SSD performance - issues again

gea · May 7, 2018

There is no physical barrier. This is more an example of the 80:20 rule what means that you only need to spend 20% of all efforts to reach 80% of a maximum. If you want to reach the maximum you need to spend 80% of all efforts for the missing 20%

I see it like
Reason is the ZFS filesystem with its goal of ultimate datasecurity what means more data and data processing due checksums, CopyOnWrite that increases data that must be written as all writes are ZFS blockwise as there is no infile data update. This also adds more fragmentation. As in a ZFS Raid, data is spread quite evenly over the whole pool there is hardly a pure sequential datastream. Disk iops is a limiting factor then. Without these security related items a filesysystem can be faster.
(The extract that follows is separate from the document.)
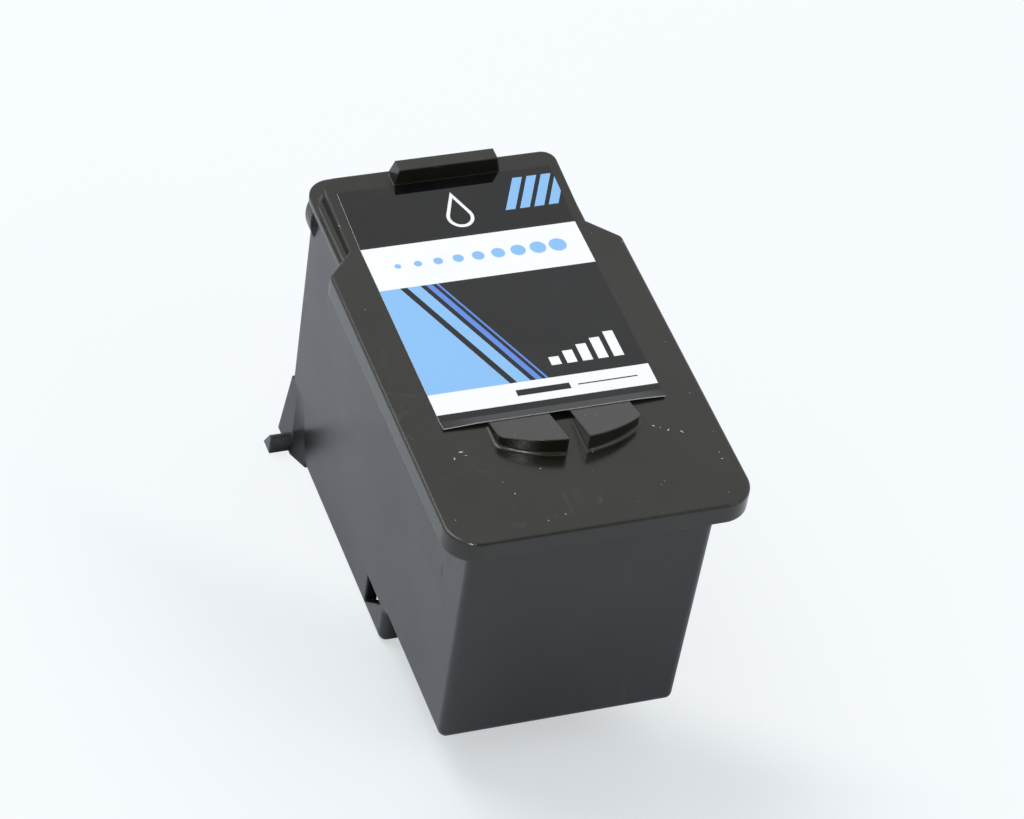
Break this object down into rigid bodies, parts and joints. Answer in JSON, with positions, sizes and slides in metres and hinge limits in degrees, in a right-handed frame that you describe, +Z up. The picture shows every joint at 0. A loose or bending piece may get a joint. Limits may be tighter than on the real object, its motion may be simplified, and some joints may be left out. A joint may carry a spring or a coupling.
{
  "type": "inkjet ink cartridge",
  "caption": "Black plastic ink cartridge: a drafted tank on a shorter nose that holds the print head, under an overhanging welded lid with a label, a finger rest and a latch block.",
  "frame": {"origin": "middle of the outline seen from above, on the plane that the foot of the nose stands on", "axes": "+Z up towards the lid; +Y towards the contact side, where the latch block is; +X across the width"},
  "size_m": [0.038, 0.0666, 0.0461],
  "materials": {
    "case_plastic": "satin moulded black",
    "lid_plastic": "satin moulded black",
    "label_film": "printed, glossy",
    "absorber_fibre": "fibrous, soaked with black ink",
    "steel_mesh": "fine woven",
    "silicon": "polished",
    "nozzle_layer": "gilded",
    "tape_film": "amber film with copper tracks",
    "gilding": "gilded",
    "resin": "cured resin"
  },
  "bodies": {
    "root": {"tank_case": "case_plastic", "lid": "lid_plastic", "top_label": "label_film", "ink_absorber": "absorber_fibre", "filter_screen": "steel_mesh", "print_chip": "silicon", "nozzle_plate": "nozzle_layer", "wiring_tape": "tape_film", "contact_pads": "gilding", "edge_sealant": "resin", "lead_sealant": "resin"}
  },
  "joints": []
}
And even with a quite best of all DC/P 3700 you are limited by traditional Flash what means you must erase a SSD block prior write a page with a ZFS datablock and the need of trim and garbage collection. With 3 GB/s and more you are also in regions where you must care of internal performance limits regarding RAM, CPU, PCIe bandwith so this require a fine tuning on a lot of places. This is propably the reason why a genuine Solaris is faster than Open-ZFS..

So unless you cannot do a technological jump like with Optane that is not limited by all the Flash restrictions as it can read/write any cell directly similar to RAM. Optane can give up to 500k iops, ultralow latency down to 10us without any degration after time or the need of trim or garbage collection to keep performance high. This is 3-5x better than a P 3700 and the reason why it can double the result of a P3700 pool.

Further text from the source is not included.